The lazy, mentally ill neighbors that came with the townhome on Farwell Avenue and shared a very thick common wall with Susan and Kevin never maintained their rapidly decaying property. In the early morning hours of January 30th, 2013, their basement ceiling caught fire and nearly burned down the whole house.
Kevin and Susan spent almost all of 2013 in an apartment in the “hot” Lakeview neighborhood waiting for their smoke-stained Victorian monstrosity to be rehabbed. They had only settled back into their house for a few months when Kevin’s awesome, universally adored mother, Jeanne O’Neil, died from injuries and complications from a fall on icy pavement outside her apartment.
Then, just as they were seemingly recovering from that blow, Kevin lost a job he’d performed admirably for 29 years. He gained another, much more hectic, position as the Chief of Staff to then-49th Ward Alderman Joseph Moore. He was Joe’s right-hand man until Joe lost an election.
In 2019, Kevin reasoned that this would be a sensible time to retire.
In 2020, just days before a national lockdown in response to a deadly global pandemic that would eventually kill over a million Americans alone, Susan, Kevin, Moira, Evan and two beloved friends and tenants, Christina Song and Matt McWilliams, pulled up stakes and moved into a massive greystone four-flat in the placid South Side neighborhood of McKinley Park. They all referred to the hulking limestone edifice as “Grey Gardens,” after the famous Maysles Brothers documentary.
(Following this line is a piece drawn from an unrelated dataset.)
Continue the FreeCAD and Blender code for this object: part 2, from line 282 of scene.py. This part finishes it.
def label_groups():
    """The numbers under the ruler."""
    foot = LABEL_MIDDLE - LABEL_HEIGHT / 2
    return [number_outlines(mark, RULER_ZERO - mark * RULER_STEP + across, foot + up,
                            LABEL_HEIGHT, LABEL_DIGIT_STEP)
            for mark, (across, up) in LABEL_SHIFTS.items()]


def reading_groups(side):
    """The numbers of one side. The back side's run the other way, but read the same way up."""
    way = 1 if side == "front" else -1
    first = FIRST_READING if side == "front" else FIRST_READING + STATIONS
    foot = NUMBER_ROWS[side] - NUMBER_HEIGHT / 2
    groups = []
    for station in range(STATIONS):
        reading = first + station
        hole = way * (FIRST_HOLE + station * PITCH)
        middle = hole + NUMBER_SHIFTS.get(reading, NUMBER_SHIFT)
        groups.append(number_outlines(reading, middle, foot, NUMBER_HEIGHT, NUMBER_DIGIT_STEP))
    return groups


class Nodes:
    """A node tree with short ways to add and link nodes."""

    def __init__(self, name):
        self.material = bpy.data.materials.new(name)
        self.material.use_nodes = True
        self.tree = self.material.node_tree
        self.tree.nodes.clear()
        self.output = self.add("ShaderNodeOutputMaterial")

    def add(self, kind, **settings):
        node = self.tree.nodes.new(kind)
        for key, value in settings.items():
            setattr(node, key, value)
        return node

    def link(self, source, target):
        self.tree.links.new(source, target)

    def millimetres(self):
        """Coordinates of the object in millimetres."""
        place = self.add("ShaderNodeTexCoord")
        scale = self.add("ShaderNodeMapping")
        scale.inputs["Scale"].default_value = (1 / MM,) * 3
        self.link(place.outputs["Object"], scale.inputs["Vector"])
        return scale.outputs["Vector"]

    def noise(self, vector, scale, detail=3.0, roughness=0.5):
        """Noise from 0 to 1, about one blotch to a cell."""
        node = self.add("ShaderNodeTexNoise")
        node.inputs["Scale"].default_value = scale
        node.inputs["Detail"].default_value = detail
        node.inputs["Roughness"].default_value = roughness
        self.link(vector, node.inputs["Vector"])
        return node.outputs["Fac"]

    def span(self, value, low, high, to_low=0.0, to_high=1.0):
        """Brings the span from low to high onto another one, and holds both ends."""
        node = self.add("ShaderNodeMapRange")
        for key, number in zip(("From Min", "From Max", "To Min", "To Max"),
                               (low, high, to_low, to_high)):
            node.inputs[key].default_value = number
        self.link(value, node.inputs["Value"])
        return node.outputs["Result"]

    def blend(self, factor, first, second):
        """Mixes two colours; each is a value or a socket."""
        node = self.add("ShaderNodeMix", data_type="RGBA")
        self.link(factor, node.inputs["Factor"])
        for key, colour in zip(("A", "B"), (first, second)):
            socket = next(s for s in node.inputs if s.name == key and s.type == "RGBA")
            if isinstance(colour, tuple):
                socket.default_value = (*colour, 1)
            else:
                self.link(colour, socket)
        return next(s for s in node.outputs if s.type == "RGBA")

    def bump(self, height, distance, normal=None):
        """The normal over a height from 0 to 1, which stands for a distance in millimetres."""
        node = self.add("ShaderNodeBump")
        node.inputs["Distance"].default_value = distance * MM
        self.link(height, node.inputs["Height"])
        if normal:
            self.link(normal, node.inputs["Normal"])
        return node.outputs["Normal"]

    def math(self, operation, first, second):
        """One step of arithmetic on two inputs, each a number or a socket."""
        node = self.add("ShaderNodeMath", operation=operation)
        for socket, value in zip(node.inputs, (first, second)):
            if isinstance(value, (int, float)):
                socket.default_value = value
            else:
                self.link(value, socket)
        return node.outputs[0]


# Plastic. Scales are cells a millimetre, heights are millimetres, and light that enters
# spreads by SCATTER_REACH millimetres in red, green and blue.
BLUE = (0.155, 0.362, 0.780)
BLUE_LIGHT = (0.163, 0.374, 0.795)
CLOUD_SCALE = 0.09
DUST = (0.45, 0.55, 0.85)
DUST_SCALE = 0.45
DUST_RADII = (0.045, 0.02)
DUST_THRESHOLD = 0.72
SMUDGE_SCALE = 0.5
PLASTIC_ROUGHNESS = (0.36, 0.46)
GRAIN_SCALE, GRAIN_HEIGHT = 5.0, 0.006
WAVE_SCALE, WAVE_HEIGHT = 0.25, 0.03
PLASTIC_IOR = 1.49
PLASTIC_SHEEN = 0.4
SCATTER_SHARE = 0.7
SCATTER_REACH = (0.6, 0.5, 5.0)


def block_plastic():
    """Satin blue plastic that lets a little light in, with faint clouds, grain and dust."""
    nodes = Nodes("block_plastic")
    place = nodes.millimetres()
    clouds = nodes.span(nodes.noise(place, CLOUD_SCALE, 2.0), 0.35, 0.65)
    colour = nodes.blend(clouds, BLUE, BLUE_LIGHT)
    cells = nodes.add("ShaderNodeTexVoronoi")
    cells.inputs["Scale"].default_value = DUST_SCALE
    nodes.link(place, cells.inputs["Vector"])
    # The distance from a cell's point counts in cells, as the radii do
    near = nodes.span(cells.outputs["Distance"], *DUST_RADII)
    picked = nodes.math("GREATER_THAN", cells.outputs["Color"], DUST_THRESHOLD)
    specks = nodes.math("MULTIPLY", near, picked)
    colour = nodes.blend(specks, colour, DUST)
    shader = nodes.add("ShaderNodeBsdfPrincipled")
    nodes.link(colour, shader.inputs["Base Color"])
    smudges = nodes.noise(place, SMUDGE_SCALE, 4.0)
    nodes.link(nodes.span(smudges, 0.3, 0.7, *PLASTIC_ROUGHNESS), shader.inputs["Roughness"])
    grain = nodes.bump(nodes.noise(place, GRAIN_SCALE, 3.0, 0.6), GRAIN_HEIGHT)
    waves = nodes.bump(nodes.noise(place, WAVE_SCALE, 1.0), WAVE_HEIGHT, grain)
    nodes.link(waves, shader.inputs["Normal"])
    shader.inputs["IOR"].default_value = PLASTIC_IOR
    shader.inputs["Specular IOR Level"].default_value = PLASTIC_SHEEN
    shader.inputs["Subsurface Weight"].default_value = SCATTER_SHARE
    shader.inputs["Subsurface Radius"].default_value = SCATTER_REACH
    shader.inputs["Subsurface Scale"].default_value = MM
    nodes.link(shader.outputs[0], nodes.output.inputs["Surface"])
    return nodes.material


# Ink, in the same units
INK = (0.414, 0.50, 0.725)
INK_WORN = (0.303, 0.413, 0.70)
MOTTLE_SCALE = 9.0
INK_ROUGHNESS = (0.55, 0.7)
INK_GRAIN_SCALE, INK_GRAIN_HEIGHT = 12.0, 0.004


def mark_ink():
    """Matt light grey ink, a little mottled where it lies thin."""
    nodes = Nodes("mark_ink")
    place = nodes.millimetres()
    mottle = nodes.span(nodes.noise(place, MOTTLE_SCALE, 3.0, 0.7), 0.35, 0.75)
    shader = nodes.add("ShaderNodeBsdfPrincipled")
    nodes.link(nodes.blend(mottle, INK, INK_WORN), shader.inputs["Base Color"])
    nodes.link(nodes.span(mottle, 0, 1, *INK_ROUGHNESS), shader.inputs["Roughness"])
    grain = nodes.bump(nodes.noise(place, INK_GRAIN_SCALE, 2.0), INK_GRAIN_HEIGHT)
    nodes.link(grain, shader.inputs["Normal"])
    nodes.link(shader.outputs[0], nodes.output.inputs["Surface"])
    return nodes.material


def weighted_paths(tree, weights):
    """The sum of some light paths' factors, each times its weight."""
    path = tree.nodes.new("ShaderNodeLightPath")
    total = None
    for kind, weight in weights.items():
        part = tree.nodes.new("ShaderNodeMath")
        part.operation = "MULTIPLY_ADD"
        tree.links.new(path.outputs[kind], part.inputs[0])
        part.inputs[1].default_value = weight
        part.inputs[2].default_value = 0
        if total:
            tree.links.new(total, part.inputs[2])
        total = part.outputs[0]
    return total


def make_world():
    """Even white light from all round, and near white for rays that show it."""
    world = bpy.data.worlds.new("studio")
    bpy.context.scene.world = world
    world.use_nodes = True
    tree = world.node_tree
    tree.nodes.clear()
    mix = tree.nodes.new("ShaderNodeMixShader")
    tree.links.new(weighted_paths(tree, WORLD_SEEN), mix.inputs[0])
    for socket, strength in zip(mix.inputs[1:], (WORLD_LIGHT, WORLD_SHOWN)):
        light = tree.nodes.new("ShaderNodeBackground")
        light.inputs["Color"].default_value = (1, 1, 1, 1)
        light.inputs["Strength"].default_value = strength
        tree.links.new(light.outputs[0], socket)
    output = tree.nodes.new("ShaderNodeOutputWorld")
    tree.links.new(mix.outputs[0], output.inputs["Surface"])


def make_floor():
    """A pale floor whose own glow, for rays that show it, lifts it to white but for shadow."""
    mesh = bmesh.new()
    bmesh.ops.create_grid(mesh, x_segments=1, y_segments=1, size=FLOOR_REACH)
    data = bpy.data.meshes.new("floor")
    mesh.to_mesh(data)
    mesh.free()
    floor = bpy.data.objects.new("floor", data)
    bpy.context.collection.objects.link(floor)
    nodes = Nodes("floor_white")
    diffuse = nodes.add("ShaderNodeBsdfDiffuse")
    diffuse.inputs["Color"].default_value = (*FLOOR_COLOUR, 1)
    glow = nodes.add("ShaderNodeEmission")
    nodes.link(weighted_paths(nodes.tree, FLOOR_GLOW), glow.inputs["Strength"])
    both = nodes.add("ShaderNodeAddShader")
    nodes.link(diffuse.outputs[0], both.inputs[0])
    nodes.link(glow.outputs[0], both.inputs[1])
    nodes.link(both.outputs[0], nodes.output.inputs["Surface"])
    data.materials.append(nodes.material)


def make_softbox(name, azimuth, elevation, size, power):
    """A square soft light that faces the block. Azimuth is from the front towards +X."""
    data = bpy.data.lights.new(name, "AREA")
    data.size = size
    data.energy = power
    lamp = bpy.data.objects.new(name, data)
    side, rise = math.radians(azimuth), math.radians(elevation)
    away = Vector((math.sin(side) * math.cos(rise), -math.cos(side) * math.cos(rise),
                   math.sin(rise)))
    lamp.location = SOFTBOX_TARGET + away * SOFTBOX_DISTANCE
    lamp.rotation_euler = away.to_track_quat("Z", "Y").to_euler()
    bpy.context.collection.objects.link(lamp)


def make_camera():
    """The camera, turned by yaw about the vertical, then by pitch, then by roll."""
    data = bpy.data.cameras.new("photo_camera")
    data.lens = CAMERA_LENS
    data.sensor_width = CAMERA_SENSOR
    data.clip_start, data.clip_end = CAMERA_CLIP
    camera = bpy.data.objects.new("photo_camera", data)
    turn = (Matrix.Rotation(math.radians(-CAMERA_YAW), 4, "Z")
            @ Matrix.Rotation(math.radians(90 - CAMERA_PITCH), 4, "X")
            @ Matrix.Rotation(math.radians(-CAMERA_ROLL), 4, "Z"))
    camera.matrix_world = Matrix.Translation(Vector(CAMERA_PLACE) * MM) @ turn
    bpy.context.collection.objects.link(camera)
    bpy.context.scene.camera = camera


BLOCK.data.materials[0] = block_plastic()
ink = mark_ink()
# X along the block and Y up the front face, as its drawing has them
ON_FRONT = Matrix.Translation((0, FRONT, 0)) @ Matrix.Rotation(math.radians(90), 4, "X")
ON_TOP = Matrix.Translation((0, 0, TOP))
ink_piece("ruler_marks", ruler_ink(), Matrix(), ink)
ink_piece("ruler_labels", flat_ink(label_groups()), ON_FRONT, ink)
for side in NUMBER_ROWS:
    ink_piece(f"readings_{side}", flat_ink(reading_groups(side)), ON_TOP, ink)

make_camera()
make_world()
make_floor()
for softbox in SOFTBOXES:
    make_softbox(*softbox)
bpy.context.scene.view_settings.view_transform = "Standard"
Moira and Evan worked hard to make a life for themselves in the arts. Susan admired this very much. They were married in September of 2021. Matt and Christina were married in October of 2024.
In the spring of 2026, Susan began experiencing dizziness, and was diagnosed with vertigo. But it did not go away with physical therapy, as vertigo usually does. Her dizziness worsened, and she began suffering other symptoms, such as memory loss, and lack of gait coordination. After a second hospitalization in late May, she was discharged with a walker to get around.
Symptoms of what was finally diagnosed as CJD reared their ugly head - hallucinations, agitation, dementia. During her final nine-day stay at Rush Hospital the CJD diagnosis was confirmed.
On June 25, she was released to home hospice care, where she deteriorated quickly, but with her family by her side. She was visited by her parents, and her sister and brother-in-law. She passed away at 3:30 p.m. on June 30, with Kevin, Moira and Evan by her side and holding her hands.
A memorial party will be held on Friday, Aug. 7, at Susan and Kevin’s McKinley Park home. Friday is Susan’s favorite day of the week.
She was cremated, and her ashes will sit happily among all her art work and art books.
In lieu of flowers, donations can be made to the Freedom From Religion Foundation.